Con las botas puestas

   Desde hacía ya unos cuantos años había decidido dedicar la última etapa de su vida al alojamiento de viajeros. Pulula por la Plaza Mayor en busca de posibles inquilinos, ofreciendo una más de las múltiples ofertas de alojamiento que en la ciudad existen. Ella no es joven y enérgica; no vende su producto con tanta gracia como sus competidores e incluso su apariencia puede causar cierta desconfianza. Uno hasta puede pensar que es una mujer menesterosa, que por circunstancias de la vida ése es el medio que tiene una anciana para subsistir en un mundo hostil. 

   Pero no. Lo que esta señora hizo en su día no fue más que hacer una elección: la elección de no parar, de seguir en movimiento, de seguir haciendo cosas sin estancarse en el camino.

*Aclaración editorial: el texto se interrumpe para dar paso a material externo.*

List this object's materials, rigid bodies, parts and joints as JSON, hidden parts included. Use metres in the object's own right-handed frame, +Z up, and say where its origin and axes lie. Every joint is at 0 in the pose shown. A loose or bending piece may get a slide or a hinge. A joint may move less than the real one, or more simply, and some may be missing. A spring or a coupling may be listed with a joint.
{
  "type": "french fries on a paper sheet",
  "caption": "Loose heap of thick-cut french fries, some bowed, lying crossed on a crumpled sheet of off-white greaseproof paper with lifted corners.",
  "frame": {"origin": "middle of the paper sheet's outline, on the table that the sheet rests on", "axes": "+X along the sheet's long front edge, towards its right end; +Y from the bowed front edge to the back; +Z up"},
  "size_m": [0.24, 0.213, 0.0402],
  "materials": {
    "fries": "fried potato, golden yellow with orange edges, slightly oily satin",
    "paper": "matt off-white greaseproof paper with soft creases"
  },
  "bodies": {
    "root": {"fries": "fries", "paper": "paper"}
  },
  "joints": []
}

Y es que a lo largo de su vida había visto irse a demasiada gente, y estaba segura de que el anquilosamiento tenía mucho que ver con ello. Veía cómo se recluían más y más, sin ánimo de seguir descubriendo nuevos horizontes porque decían no tener edad para eso. Ella pensaba que la inmovilidad, en definitiva, siempre había sido sinónimo de enfermedad.

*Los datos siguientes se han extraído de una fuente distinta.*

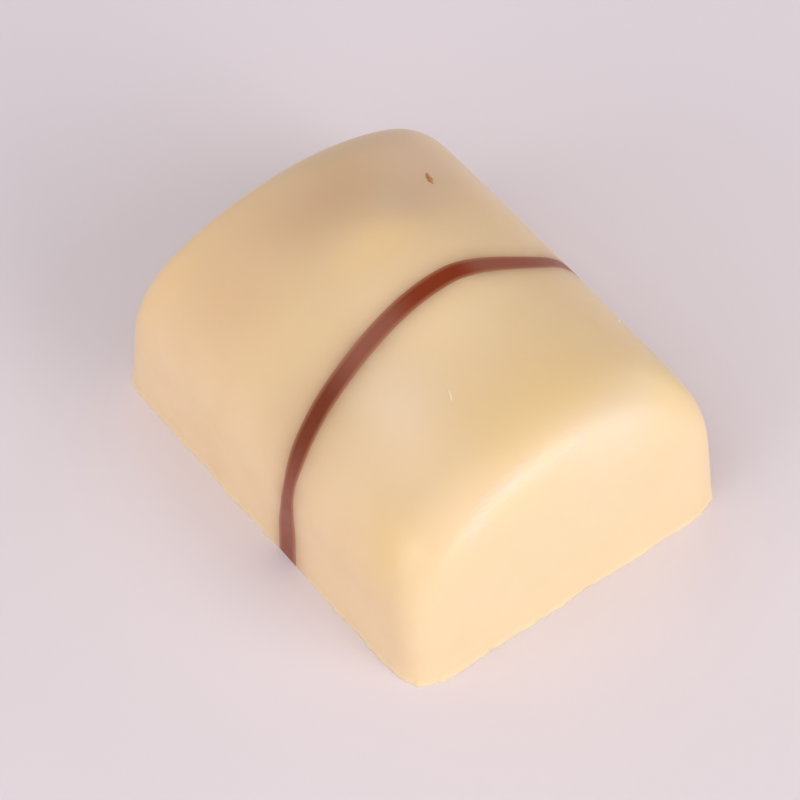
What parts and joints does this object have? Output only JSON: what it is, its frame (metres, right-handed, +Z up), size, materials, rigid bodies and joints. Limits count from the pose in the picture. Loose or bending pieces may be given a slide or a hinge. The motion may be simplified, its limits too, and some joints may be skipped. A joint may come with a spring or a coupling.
{
  "type": "white chocolate praline",
  "caption": "Moulded bar-shaped praline with an arched top, rounded ends, a flat underside and a contrasting stripe drawn across it.",
  "frame": {"origin": "middle of the flat underside", "axes": "+Z up, +Y along the length towards the back end, +X across to the right; the front end faces -Y"},
  "size_m": [0.0252, 0.0322, 0.0147],
  "materials": {
    "white_chocolate": "smooth satin white chocolate, warm cream",
    "milk_chocolate": "smooth satin milk chocolate, reddish brown, the stripe that lies flush in the body"
  },
  "bodies": {
    "root": {"praline": "white_chocolate"}
  },
  "joints": []
}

   Así es como, alojando viajeros de todo el mundo, ella había conseguido la actividad que necesitaba, convirtiéndola en su medicina para seguir dejando atrás al de la guadaña. Como intentando beber un poco de la vitalidad de otros, ofrece a extraños una parte de su casa a cambio de poco dinero y quizás algo de conversación. Y no le importa que a sus allegados no les guste su iniciativa o que terceros se rían del humilde hospedaje que ofrece, pues su único anhelo es tan solo vivir… y esperar la muerte con las botas puestas.